# Coding 630 versus 632



## LLovett (Dec 13, 2011)

Review of the coding suggestions from "top errors to avoid and specialty updates for 2012: OBGYN, slide 22 seems to indicate that we should code 632 (missed abortion) for diagnoses mole, molar pregnancy, GTD. This appears to clearly fit better under dx 630. Does anyone else find this confusing? Thanks, Laura


----------



## ajs (Dec 13, 2011)

LLovett said:


> Review of the coding suggestions from "top errors to avoid and specialty updates for 2012: OBGYN, slide 22 seems to indicate that we should code 632 (missed abortion) for diagnoses mole, molar pregnancy, GTD. This appears to clearly fit better under dx 630. Does anyone else find this confusing? Thanks, Laura



I have not seen that presentation, but there must be further explanantion that goes along with it.  

Code 630 covers Hydatidiform Mole, which has very specific qualifications to be considered a Hydatidiform molar pregnancy "Abnormal product of pregnancy; marked by mass of cysts resembling bunch of grapes due to chorionic villi proliferation, and dissolution; must be surgically removed."  Depending on the results of lab testing, this type of pregnancy can mean chemotherapy and/or hysterectomy due to the very high risk of cancer.

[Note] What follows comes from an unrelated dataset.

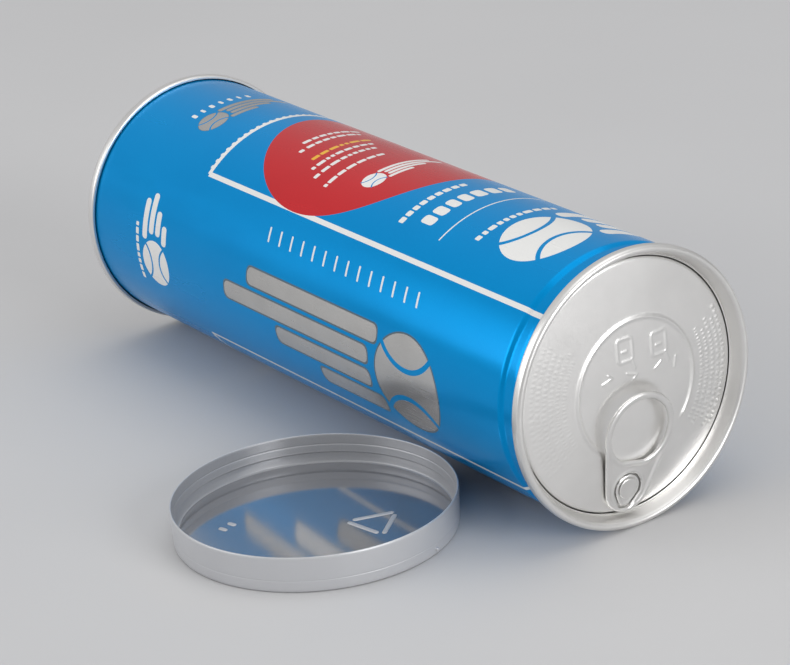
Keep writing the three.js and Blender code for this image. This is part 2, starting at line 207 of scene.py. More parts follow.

If you look in the index of ICD-9 2012 under Molar pregnancy, it actually leads you to 631.8 Other abnormal products of conception, which is a new code this year.  It is indicated for either molar pregnancy or blighted ovum.  And interestingly enough, 632 actually has an "excludes" note stating molar pregnancy is excluded from 632,

I think the 631.8, which now more correctly defines the blighted ovum, is perhaps the first choice for a molar pregnancy until the actual pathology comes back that shows the trophoblastic disease or the vesicluar mole.  631.8 is for Other Abnormal product of conception.


----------